The difference in the reporting of the Australian parts of the business was evident in the 2018-19 annual report.
The gross margin in the Australian ingredients business was down 87 per cent - from $77 million to $10 million, primarily due to the impact of drought and reduced milk collections.
But the Australian consumer and food service divisions performed well.
Mr Dedoncker said the review of the Australian operation was complete.
"We have dealt with the hard call on Dennington; we have also made some restructuring over the last six months, and the decision is not to exit but to make sure we pay our own way," he said.
The restructure had seen the loss of 28 jobs at Fonterra's Australian headquarters at Richmond, Vic.
The Australian business had been profitable.
Mr Dedoncker said it was vital that the business paid a competitive farmgate price and delivered a shareholder return to its NZ farmer owners.
"It's not one or the other - they need to co-exist," he said.
"That's what we did last year, we were profitable in this country, we paid farmers, we paid a dividend, the year before the same and the year before that."
Mr Dedoncker said Fonterra was focused on maximising value from its smaller milk pool.
This included ensuring its manufacturing sites were fit for purpose.
The Stanhope, Vic, factory, for example, was effectively two factories housed under the one roof, but the workforce was structured as one crew - with all staff able to work in either side of the factory.
"That's intentional because we couldn't afford to have two separate crews, so we made smart calls early to give ourselves flexibility," Mr Dedoncker said.
The company was also focused on defending and growing its Australian food service business and gowing its value-add and nutritionals businesses.
It was also stepping back from commodity trading.
"With a larger milk pool, there was always a tail of the milk you needed to deal with and that meant you had to trade it somewhere," Mr Dedoncker said.

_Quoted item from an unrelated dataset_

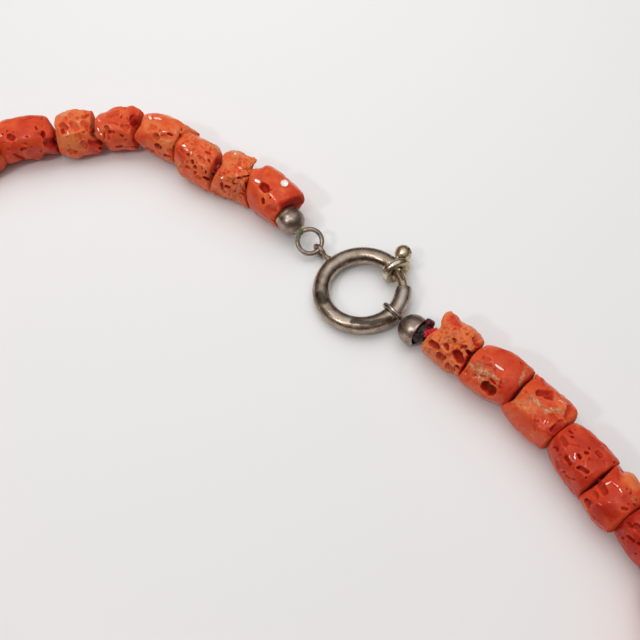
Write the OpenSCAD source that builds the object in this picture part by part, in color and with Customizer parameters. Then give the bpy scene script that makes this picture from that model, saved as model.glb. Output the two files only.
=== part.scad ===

"We've now got a milk pool where we can optimise all of it and make really clear choices to create value.
"So we are not in a position where we are just working with traders, we are simply doing it when we need to.
"So if we make a whole lot of butter, skim (milk powder) is a byproduct and we will trade that on the Global Dairy Trade."
Mr Dedoncker said although the company would love to see growth back in the Australian industry, it was not designing a plan based on growth, but was working to optimise the milk it had.
"You've got to cut a cloth around today's reality and that what we've done," he said.
Fonterra's milk collections in July were down 28.9pc, continuing the trend from 2018-19, when it lost 20.3pc.